The Company has an investment in Space Imaging LLC, (limited liability company)
created to take advantage of opportunities in the geographical information
services market. The Company has guaranteed 45 percent of Space Imaging's $300
million revolving credit facility. At October 3, 1999, the Company's investment
in and other assets related to Space Imaging totaled $73 million.

Financial Condition and Liquidity

Net cash used in operating activities for the first nine months of 1999 was
$1,335 million versus $159 million for the first nine months of 1998. The
increase was due principally to increased working capital requirements in the
Electronics businesses, costs associated with restructuring activities,
increased spending on certain troubled contracts at RSC and RE&C, timing of
disbursements related to accounts payable, and an increase in inventory at
Raytheon Aircraft. During the first nine months of 1999, the Company incurred
$512 million of restructuring-related expenditures at RSC and RE&C combined,
compared to $119 million during the same period a year ago.

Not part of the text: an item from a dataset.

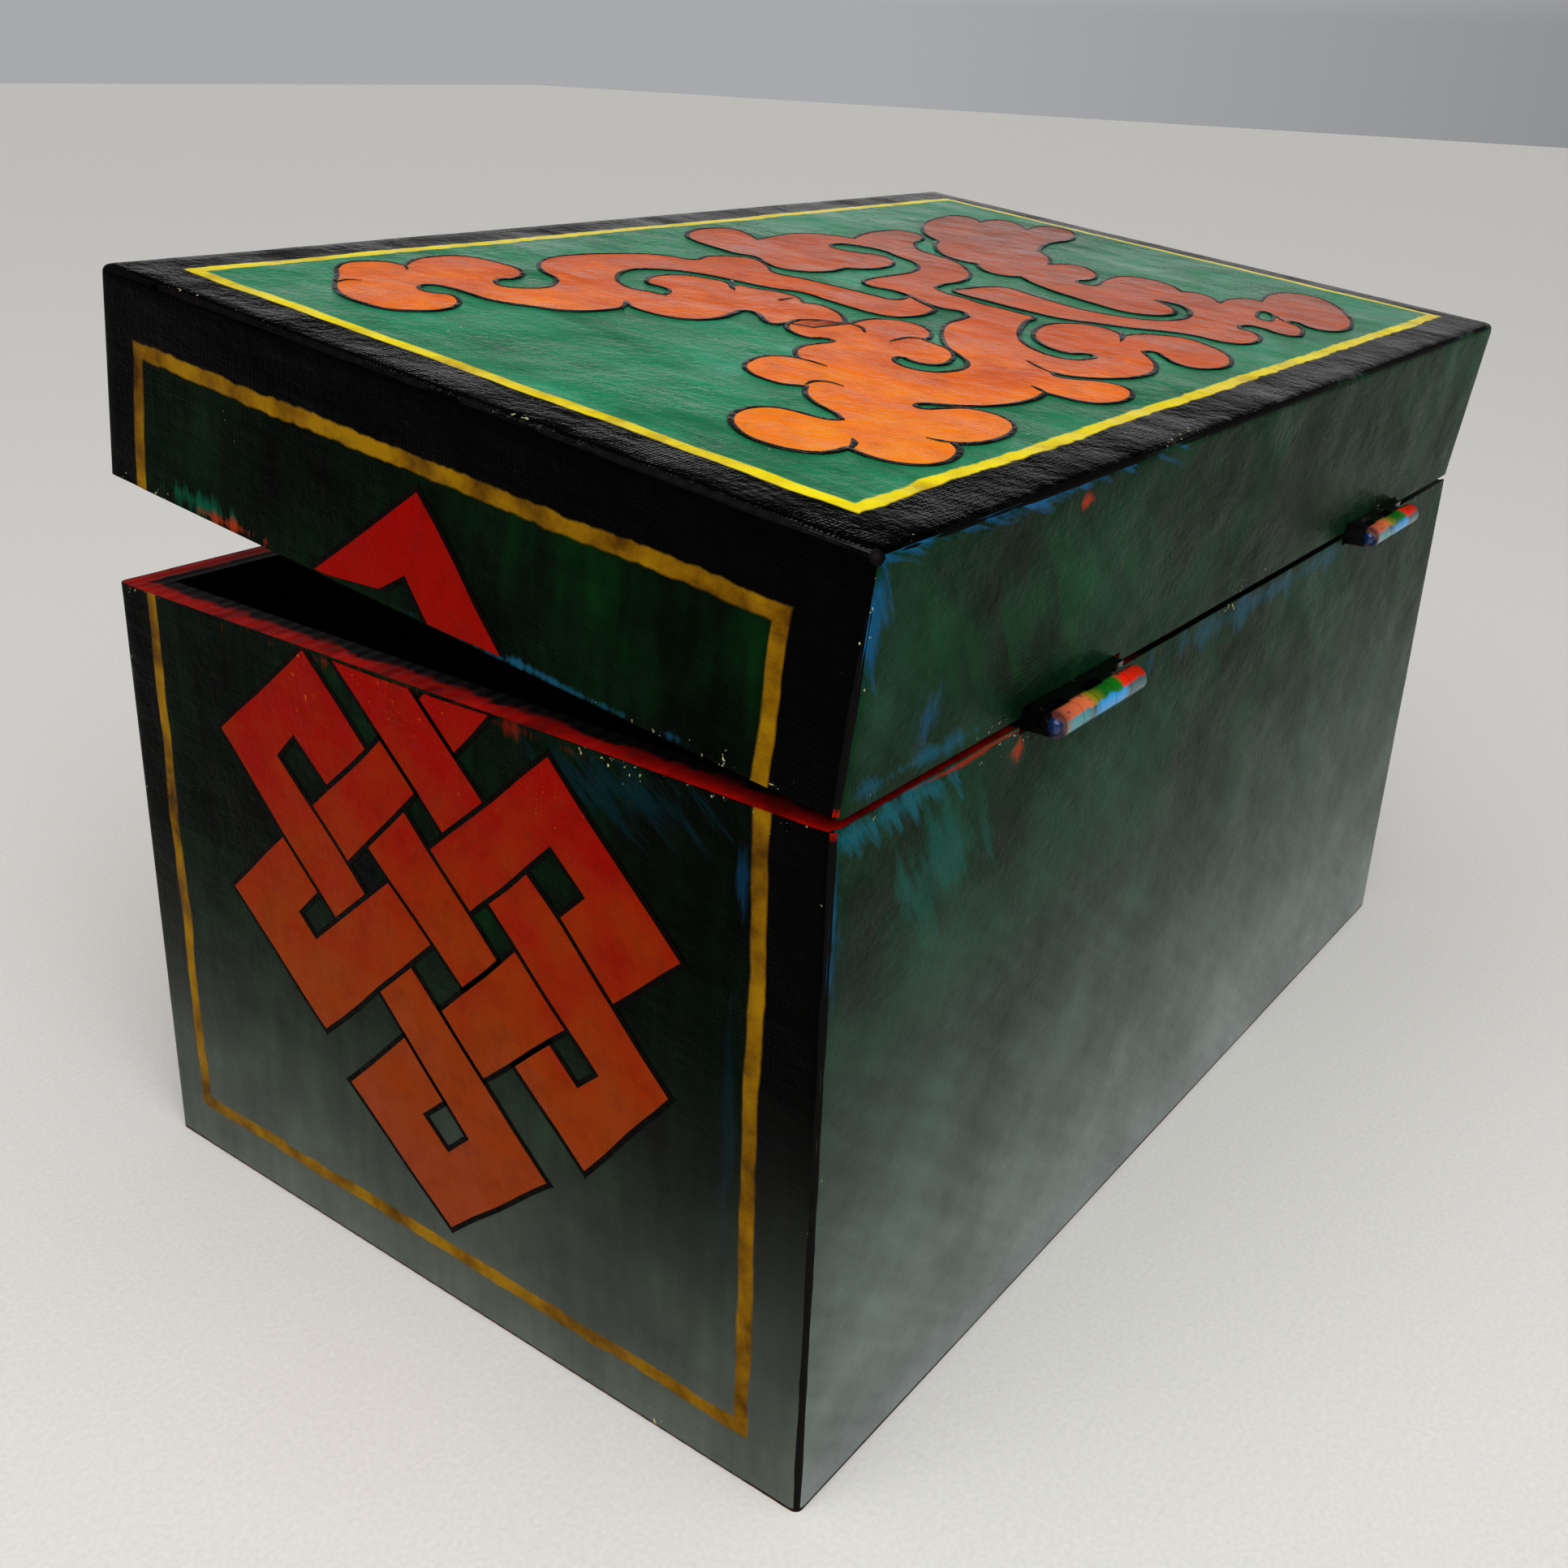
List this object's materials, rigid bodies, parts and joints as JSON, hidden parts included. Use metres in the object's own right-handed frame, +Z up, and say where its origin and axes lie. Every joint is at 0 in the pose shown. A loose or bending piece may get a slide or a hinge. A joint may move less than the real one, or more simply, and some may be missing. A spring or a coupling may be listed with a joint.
{
  "type": "wooden jewelry box",
  "caption": "Rectangular hinged wooden box covered in painted cloth, with a knot on its end and a scroll on its lid; the lid swings open and stays where it is put.",
  "frame": {"origin": "middle of the underside, on the surface that the box stands on", "axes": "+X along the length towards the end with the near hinge, +Y towards the hinged back, +Z up"},
  "size_m": [0.305, 0.1915, 0.2024],
  "materials": {
    "painted_cloth": "gloss varnish over oil paint on glued linen",
    "painted_board": "red paint on the rims, dark paint inside",
    "hinge_metal": "painted over by hand",
    "screw_steel": "plain",
    "nail_steel": "plain"
  },
  "bodies": {
    "base": {"base_front_board": "painted_board", "base_back_board": "painted_board", "base_left_end_board": "painted_board", "base_right_end_board": "painted_board", "base_bottom_board": "painted_board", "base_cloth_covering": "painted_cloth", "base_corner_nails": "nail_steel", "base_bottom_nails": "nail_steel", "near_hinge_base_leaf": "hinge_metal", "near_hinge_pin": "hinge_metal", "far_hinge_base_leaf": "hinge_metal", "far_hinge_pin": "hinge_metal", "base_leaf_screws": "screw_steel"},
    "lid": {"lid_top_board": "painted_board", "lid_front_board": "painted_board", "lid_back_board": "painted_board", "lid_left_end_board": "painted_board", "lid_right_end_board": "painted_board", "lid_cloth_covering": "painted_cloth", "lid_corner_nails": "nail_steel", "lid_top_nails": "nail_steel", "near_hinge_lid_leaf": "hinge_metal", "far_hinge_lid_leaf": "hinge_metal", "lid_leaf_screws": "screw_steel"}
  },
  "joints": [
    {"name": "lid_hinge", "type": "hinge", "parent": "base", "child": "lid", "pos_m": [0, 0.0968, 0.1375], "axis": [-1, 0, 0], "range_deg": [-7.1, 183]}
  ]
}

Net cash used in investing activities was $202 million for the first nine months
of 1999 versus cash provided of $319 million for the first nine months of 1998.
Origination and sale of financing receivables for the nine months ended October
3, 1999 were $941 million and $804 million, respectively, versus origination and
sale of financing receivables for the nine months ended September 27, 1998 of
$819 million and $620 million, respectively. Capital expenditures were $292
million for the first nine months of 1999 versus $374 million for the first nine
months of 1998. Capital expenditures, including facilities consolidation, for
the full year 1999 are expected to be approximately $450 million. Proceeds from
the sales of operating units and investments were $244 million for the first
nine months of 1999 versus $497 million for the first nine months of 1998. In
September of 1998, the Company entered into a $490 million property sale and
five-year operating lease facility. Proceeds of $481 million from the facility
were received in September 1998.

The Company merged with Hughes Defense in December 1997. Pursuant to the terms
of the Master Separation Agreement (the "Separation Agreement"), which requires
an adjustment based on net assets, the final purchase price for Hughes Defense
has not been determined. Based on terms and conditions of the Separation
Agreement, the Company believes that it is entitled to a reduction in purchase
price, a position that Hughes Electronics disputes. The Company and Hughes
Electronics have begun the process of negotiating a possible resolution of this
matter. If the matter is not successfully resolved through negotiation, the
Separation Agreement provides for binding arbitration. Concurrent with the
negotiations, the parties have held initial discussions regarding the selection
of a neutral arbitrator. Accordingly, while the Company expects a reduction in
purchase price from the original terms of the agreement, the amount, timing, and
effect on the Company's financial position are uncertain. As a result of this
uncertainty, no amounts have been recorded in the financial statements related
to this gain contingency.

In September 1999, the Company sent Hughes Electronics a demand for mediation
pursuant to the alternative dispute resolution process set forth in the Master
Separation Agreement in connection with a separate claim against Hughes
Electronics concerning the accuracy and completeness of disclosures made by
Hughes Electronics to the Company prior to the merger.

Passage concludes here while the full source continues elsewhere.